Credits: Rebecca McMeen - The Lost Dolls, Jilling, Meloy, LolaRose.
Journaling reads:
Growing up, I loved my dolls.
That isn’t to say that I didn’t like playing in the mud...
My mother would beg to differ. She never dressed me in slacks or shorts, it was always frilly dresses and skirts. There were many a time where I’d be dragged in to get changed, leaving the mud behind. But maybe it was because of my fascination with mud that I always received dolls as presents, for Christmas, for my birthday, for “just because” events. When I was just a couple of years old, I was gifted with my baby doll (pictured). And then when I was a bit older, a BIG doll that looked to be about my age.

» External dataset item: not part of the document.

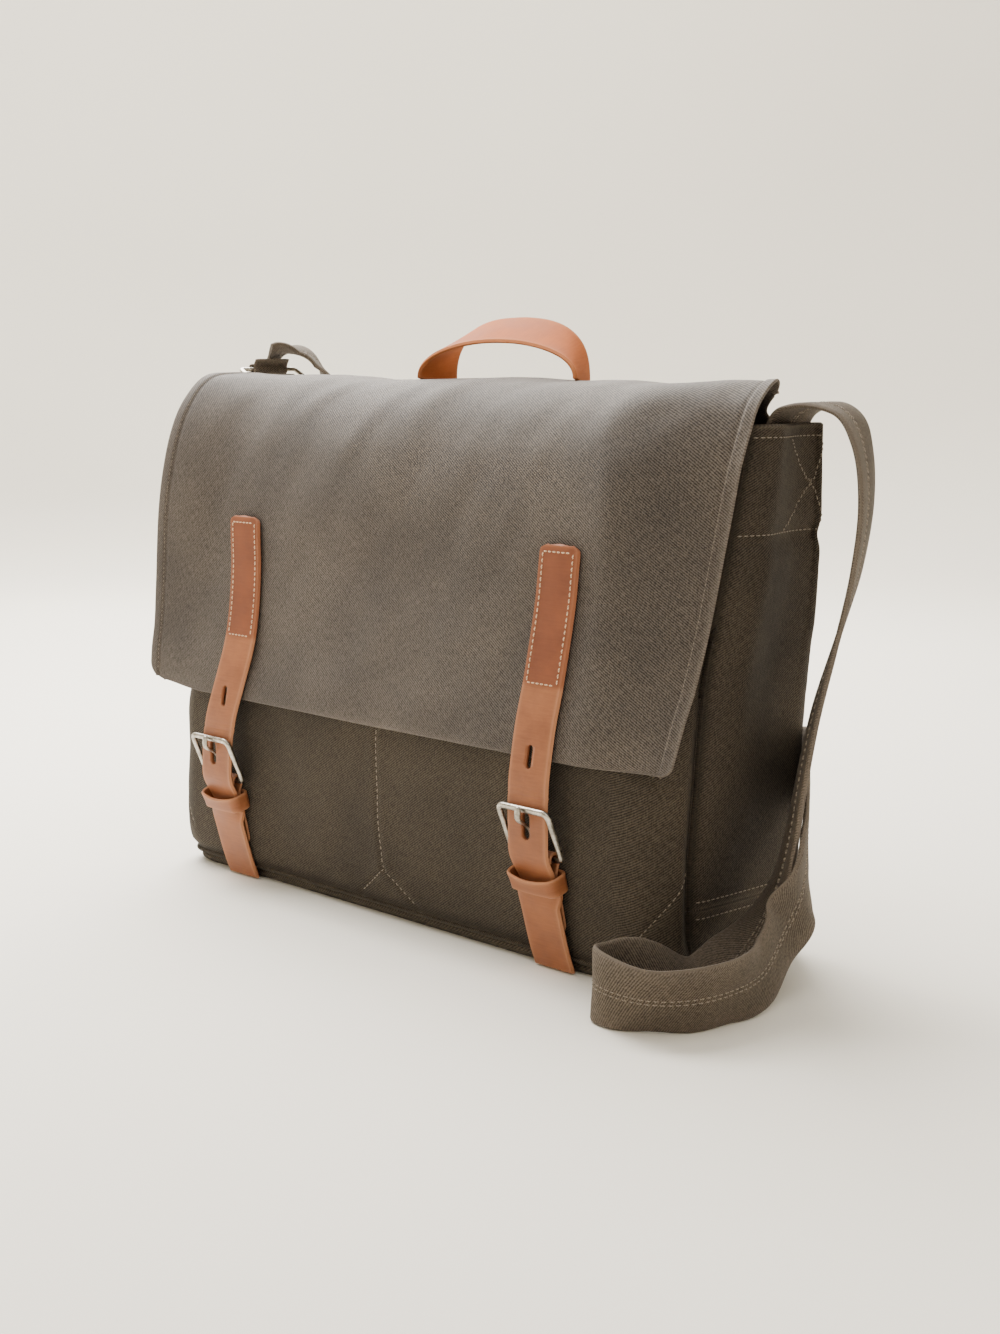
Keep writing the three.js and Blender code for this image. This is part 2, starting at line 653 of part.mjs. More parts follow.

My uncles bought me a Chatty Cathy (I still own it although she is chatty no longer). And when I begged my mother for a Barbie the first year they were introduced, she didn’t act on it. It wasn’t until the following Christmas that my Aunt Cathy bought me one. I still own her (my bubble-cut blonde Barbie with a red swimsuit) along with her black vinyl carrying case. But by the wayside went a couple of Polish folk dolls sent to me from my relatives in Europe, and a bride’s doll, more of my mother’s liking than mine. I remember the times playing dolls with my friends, or changing and dressing them up, just me and my dollies and precious moments.
This is such a creative way to do this. I remember Chatty Cathy and I was lucky enough to get a Barbie when they first came out. The way you have used the Lost Dolls is ideal and the discovery words are priceless. BTW, what's wrong with mud?